Baker ended up 3rd, just hundredths shy of her season best. NC State’s Elise Haan took a few tenths off her best to finish 4th in 50.42, making her the 10th fastest performer ever in this event. Stanford’s Janet Hu racked up another top 5 finish, narrowly behind in 50.63.
Kentucky’s Asia Seidt outside smoked the B final, racing to a 51.06 ahead of Cal’s Amy Bilquist(51.51) and Georgia’s Kylie Stewart (51.55).
I don’t know how else to put this but I sort of am bummed to hear Ella Eastin isn’t s good trainer. As a former swimmer, I know what it’s like to be super good in training and watch those who aren’t, consistently do better at meets. It’s really cool to see her teammates still supporting her as well as they do, but it’s a little disappointing to hear that she doesn’t trains good. You could see that in the way Greg was talking about it that even he struggled to describe her training. I think we as a sport pride the idea of the only way to get better is to train better, but then we have the Caleb’s… Read more »
There isn’t a direct correlation between fast training times and fast racing, What matters if effort and consistency and Caeleb and Ella must be some of the most consistent workers in the pool to throw down the times they do. Both of them also have a great racing mentality that some of the fastest trainers in the world might not have. At the end of the day some people are better racers than trainers and vice versa. People like Clark Smith might be the best trainers on the planet but lack the racing mentality at times
In my experience, there is absolutely a direct correlation between fast training times and fast racing. If you haven’t done it in training (held race pace on short rest) then there won’t be any miracles. On the other hand, long, grinding sets swim way above race pace don’t make a swimmer fast, even though the sets may be demanding.
Clark Smith won the most epic battle in 1650 history, beating four other competitors, neck and neck, who all broke the oldest record in the books–and he did it with a painful groin pull that left him barely able to walk. Smith never has to prove his guts or courage ever again to anyone. Pick on someone who hasn’t accomplished… Read more »
No one questions her work ethic. She’s not slacking or quitting in workouts; she’s just got a different physiology, probably muscle mass that breaks down until she gets a recovery cycle.

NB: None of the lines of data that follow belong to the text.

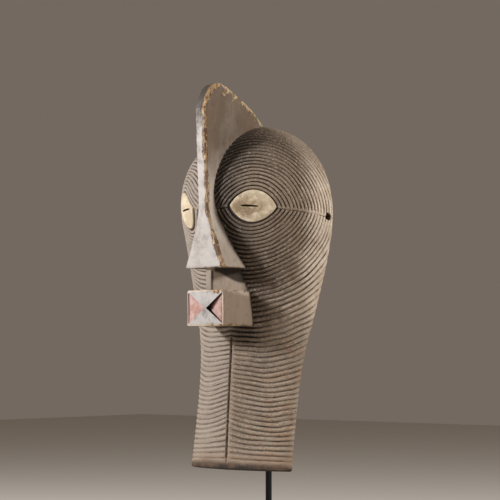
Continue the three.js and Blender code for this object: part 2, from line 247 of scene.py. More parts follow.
# the far eye is cut taller and narrower than the near one, and its loops with it
farEye = {
    "narrower": 0.32,
    "taller": 0.23,
    "outward": 2,
    "turned": 0.08,
    "reach": 80,
    "rise": 70,
    "clear": 24,
}
loops = {
    "toCentre": 4,
    "toRim": 17,
    "evenlySpread": 32,
    "above": 30,
    "below": 51,
    "pitchByEye": 4.43,
    "pitchOnChin": 6.73,
    "evenFrom": 22,
    "pitchOverEye": 5.3,
    "crownFrom": 16,
    "chinTrough": 38,
    "widening": 0.6,
    "levelFrom": 43,
    "endLift": 4.5,
}
carving = {
    "rows": (0, 0.1, 0.24, 0.5, 0.76, 0.9),
    "columns": {1: 58, -1: 64},
    "endSteps": (0, 0.9, 1.9, 3.2),
    "crownGap": 1.6,
    "depth": 2.0,
    "halfGroove": 0.27,
    "roundedRidge": 0.22,
    "wobble": (0.13, 55),
    "chinWobble": 1.4,
    "jitter": (0.05, 17),
    "eyeDepth": 2.4,
    "lineEdge": (1, 2.2),
    "underLine": (1.9, 1),
    "underLineDepth": 0.75,
    "chinLine": (12, 182),
    "chinLineCut": 4.2,
    "chinLineHalf": 2.3,
    "chinLineWander": (0.5, 6),
    "besideChinLine": (3, 10),
    "unevenSurface": (0.5, 120),
    "rimRounded": (1.6, 5),
    "footRounded": (3.2, 0.3),
}
# the share of a groove's depth that wear has left: by the rim, on the crown, on the far chin, by chance
wear = {
    "byRim": 0.45,
    "rim": (0, 12),
    "onCrown": 0.3,
    "crown": (462, 480),
    "crownBack": (55, 85),
    "onFarChin": 0.8,
    "farChin": (5, 45),
    "chinTop": (150, 230),
    "even": 0.92,
    "patches": (0.22, 38),
    "nicks": (0.16, 11),
}


# how far across that plane a point is, and the way back from it to the turn about the shell
def across(points):
    return points[..., 0] * math.cos(viewTurn) + points[..., 1] * math.sin(viewTurn)


def turnAt(u, z):
    return crossing(lambda turn: u - across(shellPoint(turn, z)), 0 * u, 0 * u + quarterTurn)


def centreAcross(z):
    return across(shellPoint(0, z))


def rimAcross(z):
    return across(shellPoint(quarterTurn, z))


# the height of an eye's long axis
def eyeLine(u):
    return eye["up"] + eye["tilt"] * (u - eye["across"])


def reachTo(edgeAcross, side):
    def left(reach):
        return side * (edgeAcross(eye["up"] + side * eye["tilt"] * reach) - eye["across"]) - reach
    return float(crossing(left, 0, 2 * widestHalf))


innerReach = reachTo(centreAcross, -1)
outerReach = reachTo(rimAcross, 1)
innerPitch = (innerReach - eye["halfLength"]) / loops["toCentre"]
outerPitch = (outerReach - eye["halfLength"]) / loops["toRim"]
tightening = (innerPitch - outerPitch) / (loops["toRim"] - loops["toCentre"])
firstPitch = innerPitch + tightening * loops["toCentre"]


# how far a loop reaches to either side of the eye's middle, and how far it drops and rises
def reachOf(loop):
    return eye["halfLength"] + firstPitch * loop - tightening * loop * loop


def dropOf(loop):
    even = np.minimum(loop, loops["evenFrom"])
    growth = (loops["pitchOnChin"] - loops["pitchByEye"]) / (2 * loops["evenFrom"])
    return (eye["halfHeight"] + loops["pitchByEye"] * even + growth * even * even
            + loops["pitchOnChin"] * (loop - even))


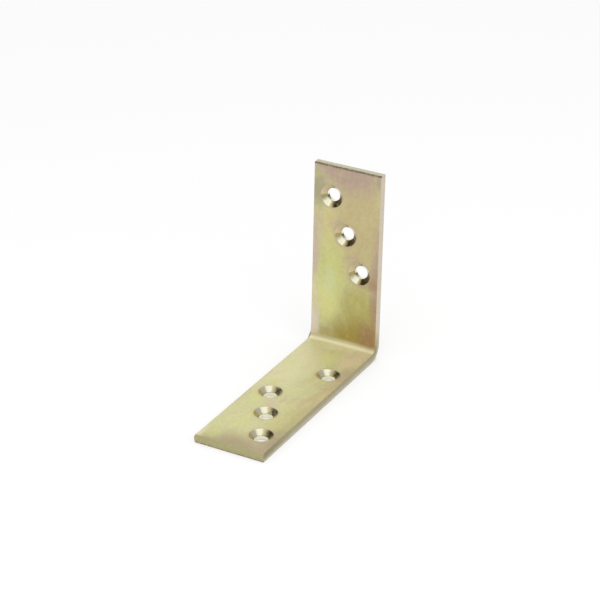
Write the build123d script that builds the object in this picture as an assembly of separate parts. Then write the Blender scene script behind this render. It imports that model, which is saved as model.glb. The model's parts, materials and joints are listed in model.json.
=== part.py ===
from build123d import *
import math
import os

# Angle bracket: one length of flat steel bar, sheared, drilled, countersunk and folded at a right angle.
#
# Millimetres, +Z up. The bracket stands on its foot, with the wall leg rising at the back (+Y). The
# origin is on the underside, in the middle of the bracket's width and length. The two legs are
# unequal, and every screw hole is countersunk from the inside of the angle.

# The bar
bar_width = 40.0
bar_thickness = 5.0
edge_radius = 0.4  # the rolled corners that run the length of the bar

# The legs, each measured over the outside of the fold
wall_height = 110.0
foot_length = 130.0

# The fold
inside_radius = 3.0
squeeze_out = 0.8  # how far the crushed inside of the fold stands proud of each long edge
draw_in = 0.15  # how far the stretched outside of the fold pulls in from each long edge
run_out = 4.0  # the length of straight leg over which both die away
fold_steps = 4  # sections through the turn, besides the one that starts it

# The sheared ends. The shear cuts one length from the next, so the two ends of a length are dragged
# over on opposite faces: the foot's end on the inside of the angle, the wall leg's on the outside.
shear_drag = 1.5  # radius of the corner that the blade drags over
shear_lean = 0.12  # how far the corner across the cut from it, where the metal tears, stands back

# The screw holes
hole_diameter = 7.5
sink_diameter = 13.0
sink_angle = 90.0
wall_hole_stagger = 9.0  # across the bar, from the middle hole to the outer ones
wall_hole_shift = -0.3  # across the bar, from its middle line to the middle hole
wall_hole_pitch = 21.0  # along the leg, from one hole to the next
wall_hole_inset = 18.0  # from the sheared end of the leg to the nearest hole
foot_hole_stagger = 9.0
foot_hole_shift = 0.5
foot_hole_pitch = 21.0
foot_hole_inset = 16.5
lone_hole_reach = 40.0  # from the back of the wall leg to the hole beside the fold
lone_hole_shift = 9.6

# What follows from them
back = foot_length / 2
tip = back - foot_length
outside_radius = inside_radius + bar_thickness
sink_depth = (sink_diameter - hole_diameter) / 2 / math.tan(math.radians(sink_angle / 2))
cutter_reach = 2 * bar_thickness  # what a cutter passes a face by


def section(station, swell):
    """The bar's section, square to the bar at a station whose origin is on its outer face.

    Swell runs from 0, the plain bar, to 1, the middle of the fold, where the inside is squeezed
    wider than the bar and the outside is drawn narrower.
    """
    outer_half = bar_width / 2 - draw_in * swell
    inner_half = bar_width / 2 + squeeze_out * swell
    outline = Polyline(
        (-outer_half, 0),
        (outer_half, 0),
        (inner_half, bar_thickness),
        (-inner_half, bar_thickness),
        close=True,
    )
    face = make_face(outline)
    return station * fillet(face.vertices(), edge_radius)


def station_on_wall(height):
    """Section plane across the wall leg, its first axis across the bar and its second one inwards."""
    return Plane(origin=(0, back, height), x_dir=(1, 0, 0), z_dir=(0, 0, -1))


def station_in_fold(turn):
    """Section plane in the fold, after so many degrees of turn from the wall leg towards the foot."""
    angle = math.radians(turn)
    centre_y, centre_z = back - outside_radius, outside_radius
    place = (0, centre_y + outside_radius * math.cos(angle), centre_z - outside_radius * math.sin(angle))
    heading = (0, -math.sin(angle), -math.cos(angle))
    return Plane(origin=place, x_dir=(1, 0, 0), z_dir=heading)


def station_on_foot(reach):
    """Section plane across the foot, at a distance from the back of the wall leg."""
    return Plane(origin=(0, back - reach, 0), x_dir=(1, 0, 0), z_dir=(0, -1, 0))


def swell_at(distance, length):
    """How far the swelling has grown at a distance along the fold: 0 at both ends, 1 in the middle."""
    return math.sin(math.pi * distance / length) ** 2


def fold():
    """The folded stretch of bar, with the short straight lead on each side of it."""
    turn_length = outside_radius * math.pi / 2
    length = turn_length + 2 * run_out
    lead_in = station_on_wall(outside_radius + run_out)
    lead_out = station_on_foot(outside_radius + run_out)
    turn_start, turn_middle, turn_end = (station_in_fold(turn) for turn in (0, 45, 90))
    path = (
        Line(lead_in.origin, turn_start.origin)
        + ThreePointArc(turn_start.origin, turn_middle.origin, turn_end.origin)
        + Line(turn_end.origin, lead_out.origin)
    )
    sections = [section(lead_in, 0.0)]
    for step in range(fold_steps + 1):
        share = step / fold_steps
        swell = swell_at(run_out + share * turn_length, length)
        sections.append(section(station_in_fold(90 * share), swell))
    sections.append(section(lead_out, 0.0))
    return sweep(sections, path=path, multisection=True)


def straight_leg(station, length):
    """A straight stretch of plain bar, from a station on, for a length."""
    return extrude(section(station, 0.0), length)


def folded_bar():
    """The whole strip, folded, with square ends and no holes."""
    start = outside_radius + run_out
    wall_leg = straight_leg(station_on_wall(wall_height), wall_height - start)
    foot = straight_leg(station_on_foot(start), foot_length - start)
    return wall_leg + fold() + foot


def shear_waste(end):
    """What the shear takes off one end of the bar.

    The end plane's origin is on the face where the cut tears, its first axis points through the bar
    to the dragged face and its second one out along the bar.
    """
    corner = bar_thickness - shear_drag
    cut = Line((-cutter_reach, -shear_lean), (0, -shear_lean))
    lean = Line(cut @ 1, (corner / 2, 0))
    flat = Line(lean @ 1, (corner, 0))
    drag = RadiusArc(flat @ 1, (bar_thickness, -shear_drag), shear_drag)
    face_side = Line(drag @ 1, (bar_thickness + cutter_reach, -shear_drag))
    beyond = Polyline(
        face_side @ 1,
        (bar_thickness + cutter_reach, cutter_reach),
        (-cutter_reach, cutter_reach),
        cut @ 0,
    )
    waste = make_face(cut + lean + flat + drag + face_side + beyond)
    return extrude(end * waste, bar_width, both=True)


def wall_end():
    """Plane of the wall leg's sheared end, torn on the inside of the angle and dragged outside."""
    return Plane(origin=(0, back - bar_thickness, wall_height), x_dir=(0, 1, 0), z_dir=(1, 0, 0))


def foot_end():
    """Plane of the foot's sheared end, torn on the outside of the angle and dragged inside."""
    return Plane(origin=(0, tip, 0), x_dir=(0, 0, 1), z_dir=(1, 0, 0))


def screw_hole():
    """Cutter for one countersunk hole, its axis on Z, with the countersunk face at Z = 0."""
    half_angle = math.radians(sink_angle / 2)
    mouth = sink_diameter / 2 + cutter_reach * math.tan(half_angle)
    outline = Polyline(
        (0, -bar_thickness - cutter_reach),
        (hole_diameter / 2, -bar_thickness - cutter_reach),
        (hole_diameter / 2, -sink_depth),
        (mouth, cutter_reach),
        (0, cutter_reach),
        close=True,
    )
    return revolve(Plane.XZ * make_face(outline), Axis.Z)


def wall_holes():
    """Where the three wall holes break the inside face, from the sheared end down towards +X."""
    face = Plane(origin=(0, back - bar_thickness, wall_height), x_dir=(1, 0, 0), z_dir=(0, -1, 0))
    across = (-wall_hole_stagger, 0, wall_hole_stagger)
    return [
        face * Pos(wall_hole_shift + x, -(wall_hole_inset + place * wall_hole_pitch), 0)
        for place, x in enumerate(across)
    ]


def foot_holes():
    """Where the four foot holes break the top face: three from the tip towards -X, and one by the fold."""
    face = Plane(origin=(0, tip, bar_thickness), x_dir=(1, 0, 0), z_dir=(0, 0, 1))
    across = (foot_hole_stagger, 0, -foot_hole_stagger)
    row = [
        face * Pos(foot_hole_shift + x, foot_hole_inset + place * foot_hole_pitch, 0)
        for place, x in enumerate(across)
    ]
    return row + [face * Pos(lone_hole_shift, foot_length - lone_hole_reach, 0)]


def angle_bracket():
    """The finished bracket."""
    bracket = folded_bar() - shear_waste(wall_end()) - shear_waste(foot_end())
    cutter = screw_hole()
    for place in wall_holes() + foot_holes():
        bracket -= place * cutter
    return bracket


os.makedirs("parts", exist_ok=True)
export_step(angle_bracket(), "parts/angle_bracket.step")
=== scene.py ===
import json
import math

import bmesh
import bpy
from mathutils import Matrix, Quaternion, Vector, noise


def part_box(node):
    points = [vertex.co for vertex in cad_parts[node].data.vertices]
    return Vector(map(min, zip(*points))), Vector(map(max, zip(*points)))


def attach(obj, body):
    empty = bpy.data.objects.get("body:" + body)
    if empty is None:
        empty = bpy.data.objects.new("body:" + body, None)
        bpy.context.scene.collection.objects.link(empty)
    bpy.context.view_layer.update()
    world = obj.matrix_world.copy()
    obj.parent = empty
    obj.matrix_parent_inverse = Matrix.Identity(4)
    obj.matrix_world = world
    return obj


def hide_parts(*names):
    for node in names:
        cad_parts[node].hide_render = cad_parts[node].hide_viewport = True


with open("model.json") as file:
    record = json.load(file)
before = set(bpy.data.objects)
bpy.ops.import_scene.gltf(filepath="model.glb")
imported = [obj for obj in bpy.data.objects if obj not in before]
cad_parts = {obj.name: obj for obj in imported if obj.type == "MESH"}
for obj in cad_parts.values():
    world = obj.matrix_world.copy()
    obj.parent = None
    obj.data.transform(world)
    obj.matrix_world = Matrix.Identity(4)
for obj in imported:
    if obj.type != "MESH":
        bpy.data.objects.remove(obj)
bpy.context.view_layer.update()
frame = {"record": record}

bl_info = {
    "name": "Angle bracket",
    "version": (1, 0, 0),
    "blender": (4, 5, 0),
    "location": "View3D > Sidebar > Bracket",
    "description": "Builds a folded, yellow zinc plated angle bracket and the plain stage it stands on",
    "category": "Add Mesh",
}

# The frame, in metres
LOW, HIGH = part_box("angle_bracket")
BORES = [mount for mount in frame["record"]["mounts"] if mount["kind"] == "bore"]
HOLES = [(Vector(mount["pos_m"]), Vector(mount["axis"])) for mount in BORES]
ACROSS, ALONG, UP = Vector((1, 0, 0)), Vector((0, 1, 0)), Vector((0, 0, 1))
MM = 0.001
BORE_RADIUS = BORES[0]["dims"]["r_mm"] * MM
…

Your comment isn’t surprising though because swimming has an enormous number of trainers who aren’t really competitors. The point of training is to race fast. I’ve always been confounded by swimmers who actually swim faster in training than in meets. How messed up is that?
Maybe they’re just super good taper swimmers and really slow under a heavy load?